Wildfire Smoke & Other Environmental Taint Removal from Wine
Winemaking Challenge: Environmental Taint
Environmental threats from brush fires, mold, local flora, agriculture, roads, and insects around the vineyard can affect grapes and the resultant wine:
“The fire was really bad this summer.” If you are tasting the evidence of last year’s smoke exposure, then you should remove the offensive sensory impacts.
“This must be from the block near the woods”. If your wine bears the imprint of local trees and plants such as eucalyptus, these non-vinuous flavors may need to be suppressed.
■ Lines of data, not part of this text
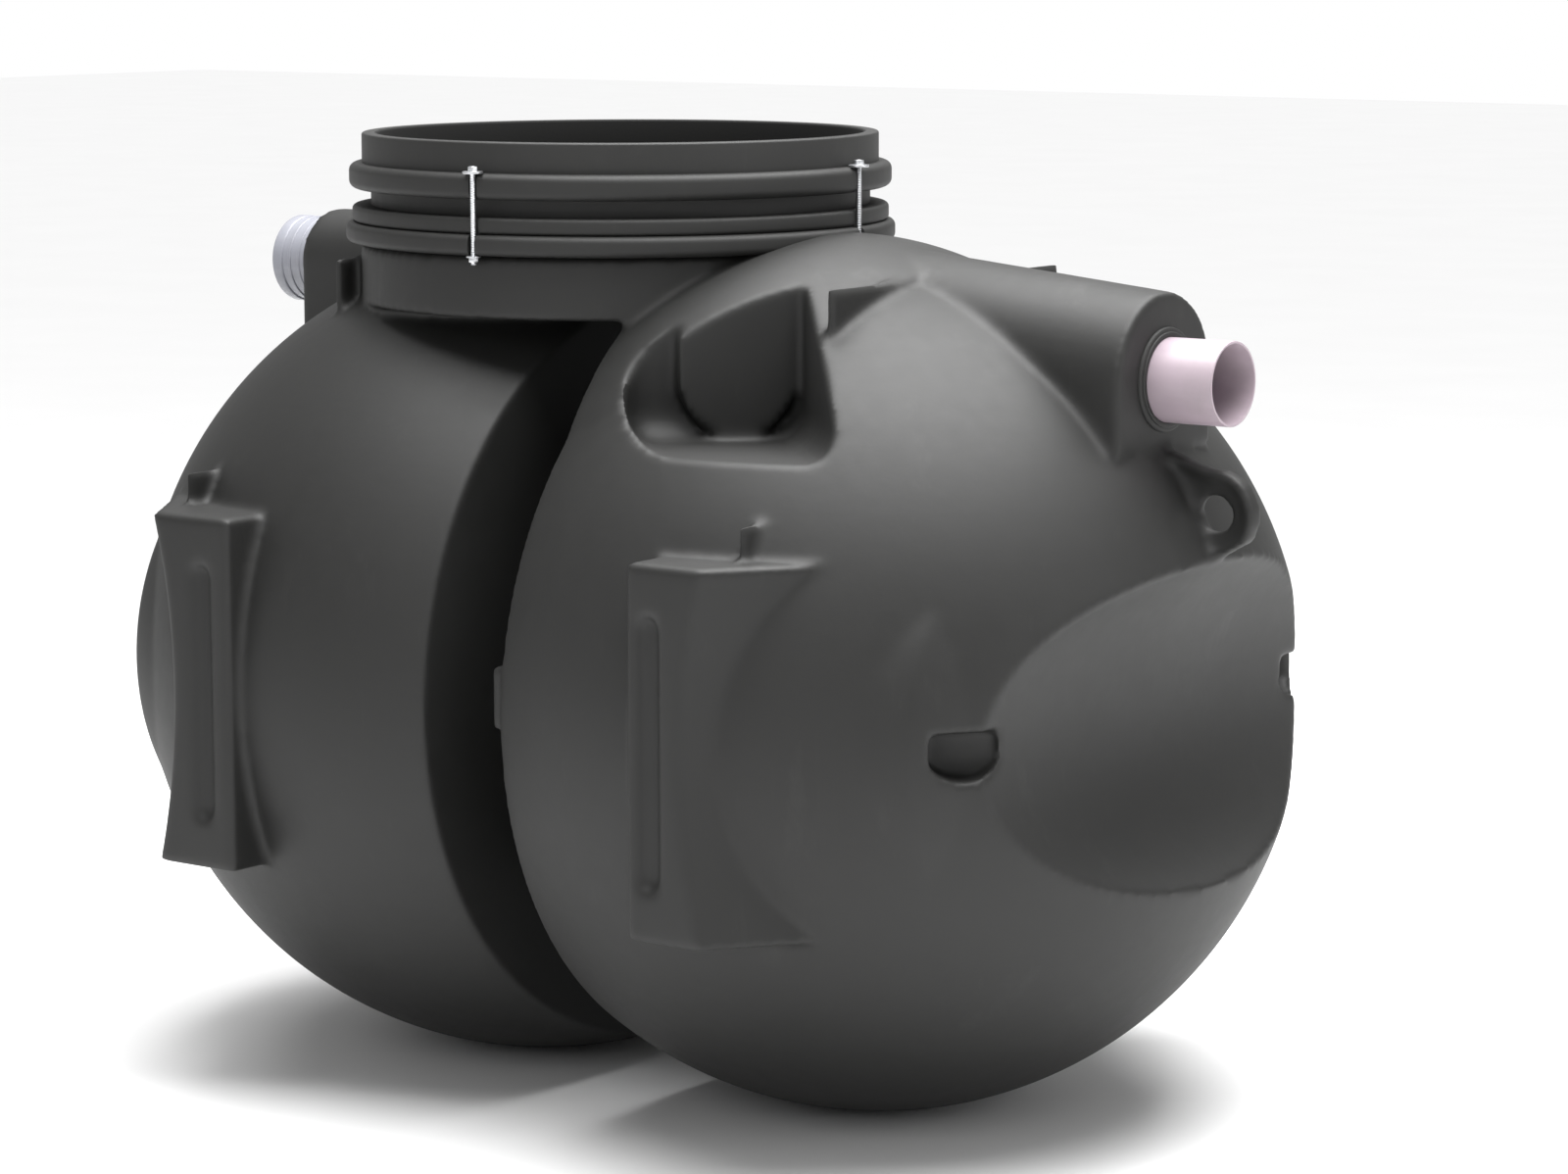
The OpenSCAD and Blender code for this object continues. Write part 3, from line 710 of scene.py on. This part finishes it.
def black_rubber():
    f = Finish("seal_rubber", IOR=1.5)
    fine = f.noise(500.0, 3, 0.6)
    dust = f.noise(25.0, 5, 0.6)
    shade = f.mix(dust, (0.008, 0.008, 0.008, 1), (0.022, 0.022, 0.021, 1))
    return f.set(Base_Color=shade, Roughness=0.55 + 0.2 * dust, Normal=f.bump(fine, 0.3, 0.0004))


def zinc():
    f = Finish("zinc_steel", Metallic=1.0)
    spangle = f.noise(260.0, 4, 0.6)
    streak = f.noise(120.0, 2, 0.5, (1, 1, 0.1))
    shade = f.mix(spangle, (0.55, 0.56, 0.58, 1), (0.85, 0.86, 0.88, 1))
    return f.set(Base_Color=shade, Roughness=0.25 + 0.2 * streak, Normal=f.bump(spangle, 0.2, 0.0002))


PIPE = drawn_plastic("pipe_plastic", (0.33, 0.265, 0.305, 1), (0.42, 0.35, 0.39, 1))
SOCKET = drawn_plastic("socket_plastic", (0.20, 0.205, 0.235, 1), (0.30, 0.305, 0.34, 1))
RUBBER, ZINC = black_rubber(), zinc()
for piece, material in ((pipe, PIPE), (socket, SOCKET), (outlet_seal, RUBBER), (inlet_seal, RUBBER),
                        (bolts, ZINC), (washers, ZINC), (nuts, ZINC)):
    finish(piece, material)
print("finishes done")

# %% [markdown]
# The tank is photographed in a white studio. The camera stands at its outlet end, low and to one side, with
# a long lens. A large soft light hangs above, weak ones fill the front and the end, and a very soft light
# straight from above keeps the pale floor even as far as one sees.

# %% Camera
lens = bpy.data.cameras.new("camera")
camera = bpy.data.objects.new("camera", lens)
bpy.context.scene.collection.objects.link(camera)
# The camera was fitted to the tank's outlines in the photo: this is its place and turn, and the focal length
# is in pixels of a picture that is 1600 wide.
FOCAL_PX, PHOTO_PX, SENSOR = 4600, 1600, 36
camera.matrix_world = Matrix(((0.801113991, -0.0867141566, 0.592196781, 3.808339),
                              (0.598509204, 0.118980276, -0.792231296, -4.91824047),
                              (-0.00176206808, 0.9891028, 0.147215985, 1.60336807), (0, 0, 0, 1)))
lens.sensor_width, lens.sensor_fit = SENSOR, "HORIZONTAL"
lens.lens = FOCAL_PX * SENSOR / PHOTO_PX
lens.clip_end = 100
bpy.context.scene.camera = camera


def soft_light(name, at, aim, size, power):
    """A rectangular light at one point, turned to another."""
    data = bpy.data.lights.new(name, "AREA")
    data.shape, data.size, data.size_y, data.energy = "RECTANGLE", size[0], size[1], power
    lamp = bpy.data.objects.new(name, data)
    bpy.context.scene.collection.objects.link(lamp)
    lamp.location = at
    lamp.rotation_euler = (Vector(aim) - Vector(at)).to_track_quat("-Z", "Y").to_euler()


soft_light("top_light", (0.4, 0.2, 3.6), (0, 0, 0.6), (3.6, 3.4), 290)
soft_light("front_light", (1.0, -4.5, 2.6), (0, 0, 0.6), (3.0, 2.0), 20)
soft_light("end_light", (5.0, 0.5, 1.8), (0, 0, 0.7), (2.0, 2.5), 30)
ceiling = bpy.data.lights.new("ceiling_light", "SUN")
ceiling.energy, ceiling.angle = 2.2, math.radians(60)
bpy.context.scene.collection.objects.link(bpy.data.objects.new("ceiling_light", ceiling))
FILL = 0.42  # the white room lights the tank with this strength, while the camera sees it pure white
world = bpy.data.worlds.new("studio")
bpy.context.scene.world = world
world.use_nodes = True
backdrop = world.node_tree.nodes["Background"]
backdrop.inputs["Color"].default_value = (1, 1, 1, 1)
seen = world.node_tree.nodes.new("ShaderNodeLightPath").outputs["Is Camera Ray"]
strength = world.node_tree.nodes.new("ShaderNodeMapRange")
strength.inputs["To Min"].default_value = FILL
world.node_tree.links.new(seen, strength.inputs["Value"])
world.node_tree.links.new(strength.outputs["Result"], backdrop.inputs["Strength"])
bpy.context.scene.view_settings.view_transform = "Standard"
only_none()
bpy.ops.mesh.primitive_plane_add(size=60, location=(0, 0, 0))
floor = named("studio_floor")
pale = Finish("pale_floor", Roughness=0.9)
shade = pale.mix(pale.noise(2.0), (0.84, 0.84, 0.84, 1), (0.88, 0.88, 0.88, 1))
floor.data.materials.append(pale.set(Base_Color=shade))
print("camera, lights and floor ready")
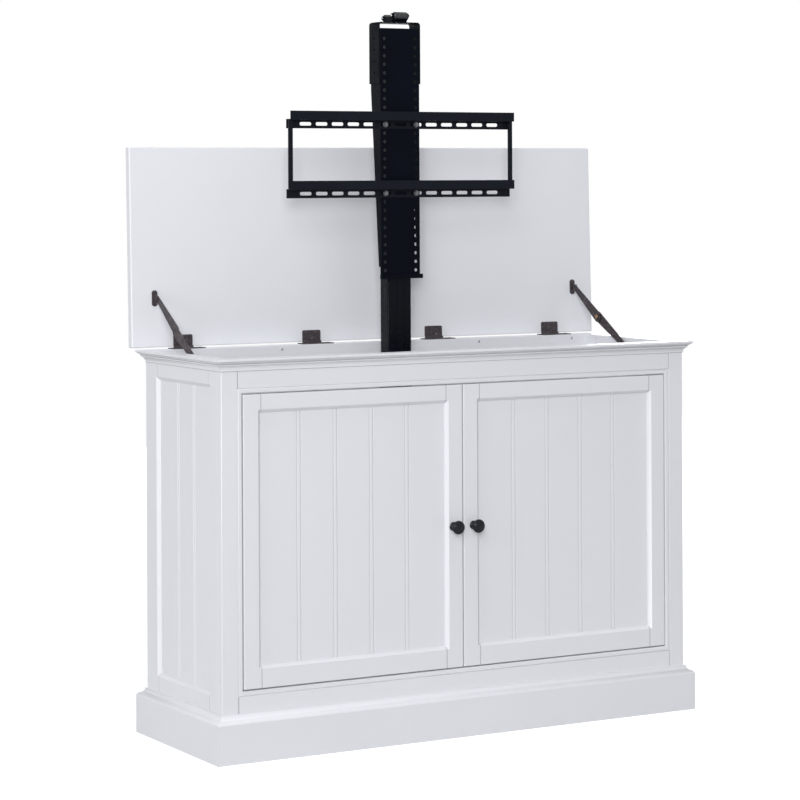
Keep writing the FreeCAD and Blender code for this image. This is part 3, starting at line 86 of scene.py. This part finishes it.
def noise(tree, scale, detail=4.0, rough=0.5, stretch=(1, 1, 1)):
    """Noise in object space, optionally stretched."""
    place = tree.nodes.new("ShaderNodeTexCoord")
    mapping = tree.nodes.new("ShaderNodeMapping")
    mapping.inputs["Scale"].default_value = stretch
    texture = tree.nodes.new("ShaderNodeTexNoise")
    texture.inputs["Scale"].default_value = scale
    texture.inputs["Detail"].default_value = detail
    texture.inputs["Roughness"].default_value = rough
    tree.links.new(place.outputs["Object"], mapping.inputs["Vector"])
    tree.links.new(mapping.outputs["Vector"], texture.inputs["Vector"])
    return texture.outputs["Fac"]


def ramp(tree, source, stops):
    """Colour ramp over a grey source."""
    node = tree.nodes.new("ShaderNodeValToRGB")
    first, last = node.color_ramp.elements
    for element, (position, color) in ((first, stops[0]), (last, stops[-1])):
        element.position = position
        element.color = (*color, 1)
    for position, color in stops[1:-1]:
        node.color_ramp.elements.new(position).color = (*color, 1)
    tree.links.new(source, node.inputs["Fac"])
    return node.outputs["Color"]


def map_range(tree, source, from_low, from_high, to_low, to_high):
    """Map a source from one range on another, held at its ends."""
    node = tree.nodes.new("ShaderNodeMapRange")
    node.inputs["From Min"].default_value = from_low
    node.inputs["From Max"].default_value = from_high
    node.inputs["To Min"].default_value = to_low
    node.inputs["To Max"].default_value = to_high
    tree.links.new(source, node.inputs["Value"])
    return node.outputs["Result"]


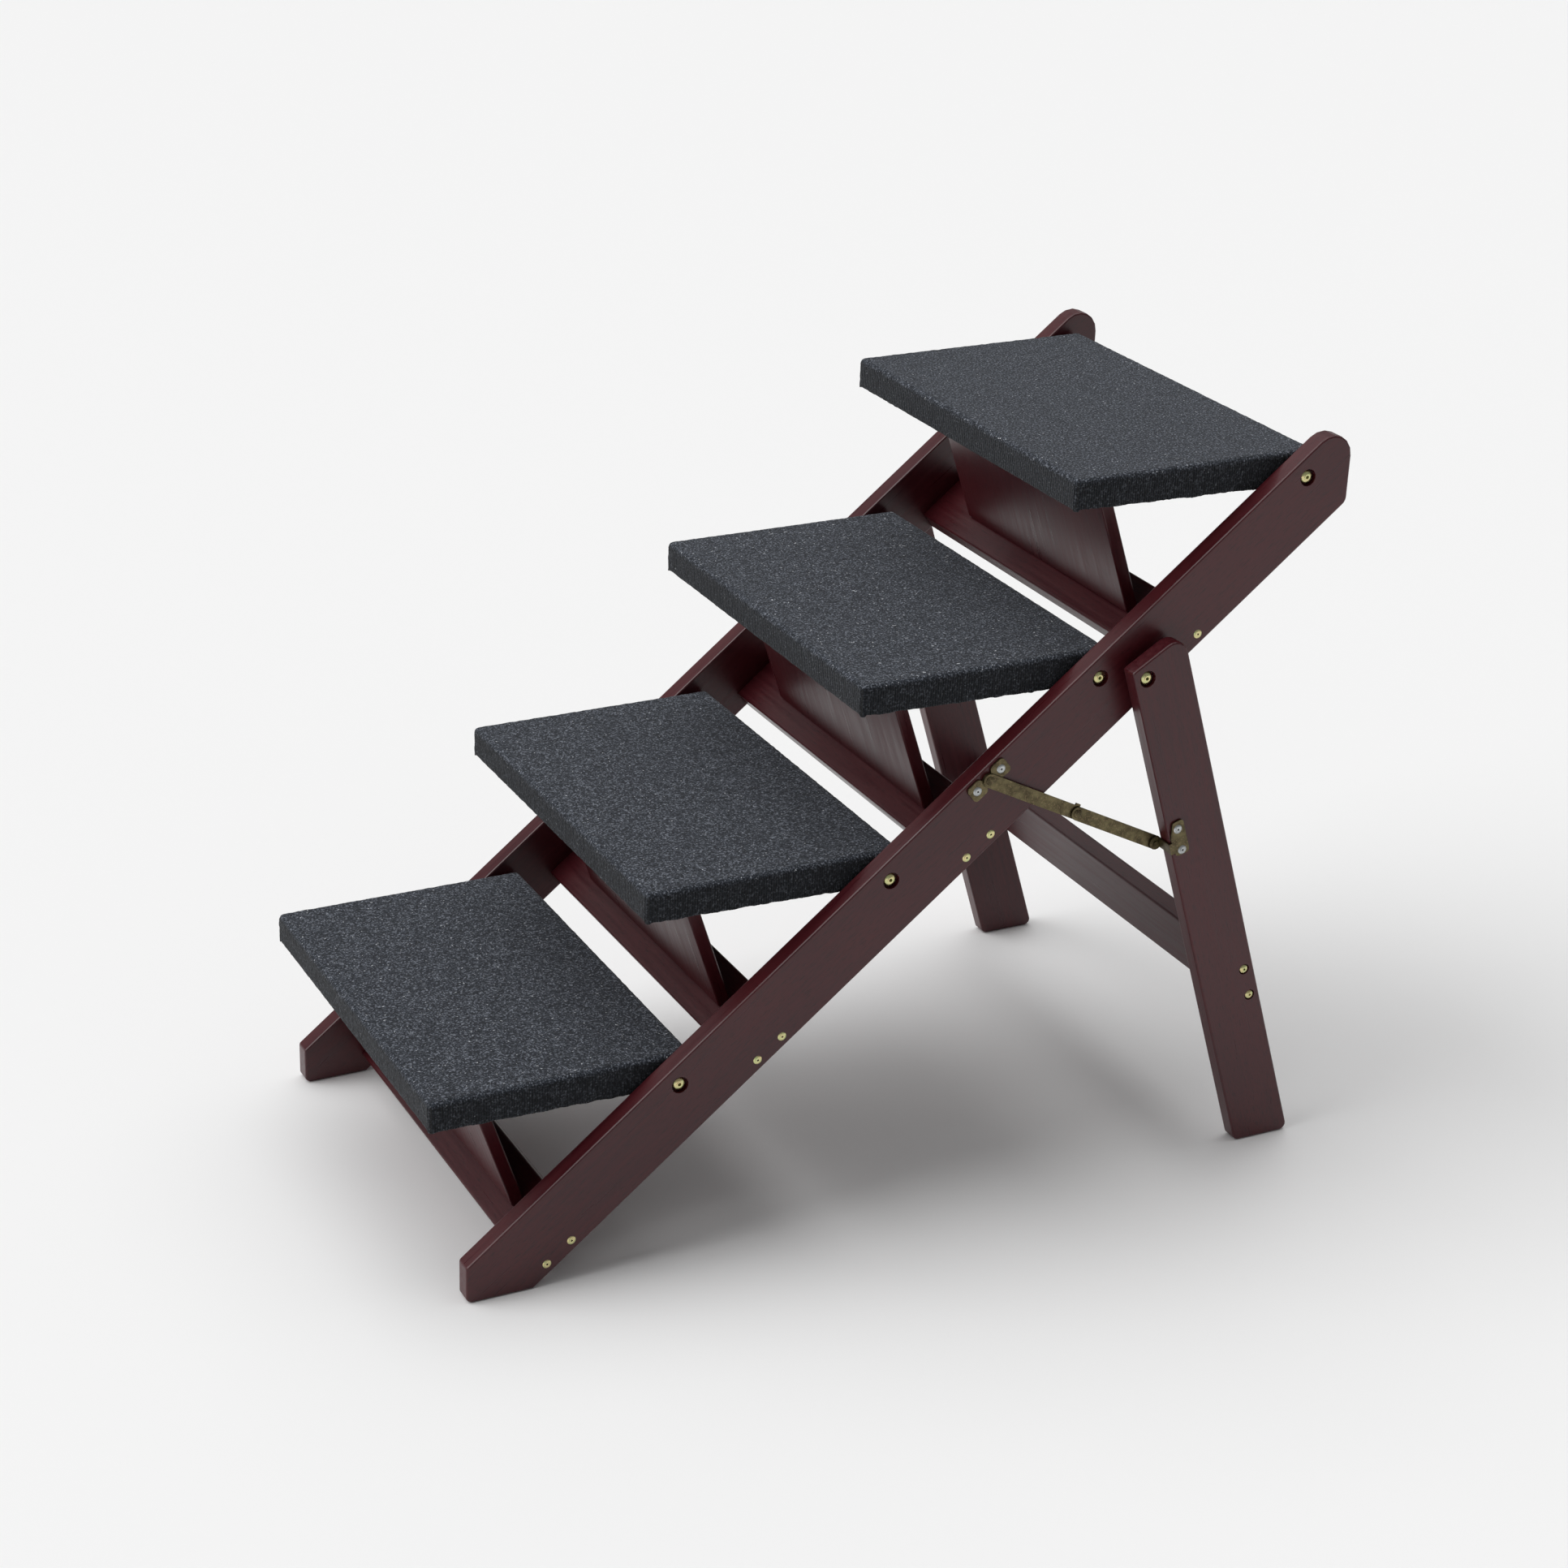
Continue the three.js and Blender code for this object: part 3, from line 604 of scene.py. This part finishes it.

“Do you pick up cilantro in this?” If insects with strong aromas for defense such as the Asian Lady Beetle have brought unwanted flavors through fermentation, then you need to eliminate them.
“I don’t know what that is but I don’t like it”. If you have a taint from an unidentifiable source, you need a method to identify it.
Winesecrets can guide you past this challenge.
Environmental taint comes from vineyard surroundings which may be beyond your control. Wildfire smoke is absorbed by berry skins, entering the winery with the fruit. The smoke characteristics become evident following fermentation. In many cases, taint elements do not manifest until after malolactic fermentation. Even if undetectable, smoke may suppress fruity aromatics, robbing a wine of its best attributes.
Strong eucalyptus oils can cling to grape skins. Insects including brown marmarated stink bug and Asian Lady Beetle can bring green, herbaceous aromas. 5 beetles in a 30 lb lug provide sufficient taint compound to be detectable in finished wine.
Winesecrets Flavor Recovery technology utilizes Molecular Reverse Osmosis for its targeted removal of environmental taints.
- Water, alcohol and small aromatic compounds including the environmental taint are separated from the rest of the wine.
- The taint compounds are removed.
- Winesecrets' flavor recovery may be performed at your facility or ours.
Winesecrets can remove environmental taint from a wine at rates up to 500 gallons per hour. With this efficient Flavor Recovery technology:
- Free from the aroma suppression of the environmental taint, your wine demonstrates its intended aroma and flavor potential.
- Burning, acrid smoke elements are gone. Minty or herbaceous aromas are reduced.
- The need to blend multiple wine lots to mitigate off-aromas is reduced, increasing winemaker flexibility.
- You are protected from “ink taint”, which results when a wine critic’s recognition of a known contaminant.
Winesecrets' Environmental taint removal system employs Molecular RO (200 MW) molecular weight, Molecular RO filters. Your benefits for choosing to work with us include:
- Wine Integrity: Water, alcohol and the offending components are treated, leaving all other wine components intact.
- Targeted Treatment: Our competitors use larger pore membranes, with more of the wine's important sensory elements contacting the treatment media making them more susceptible to aromatic stripping.
- Superior Outcomes: Winesecrets uses a highly selective form of adsorbtive carbon, which out-performs bulk carbon methods and organic ion exchange.
Winesecrets has conducted environmental taint removal on millions of gallons of wine throughout North America. Our highly trained, professional staff can return your wine to its intended flavor profile at your winery or at our central location in Sebastopol, CA.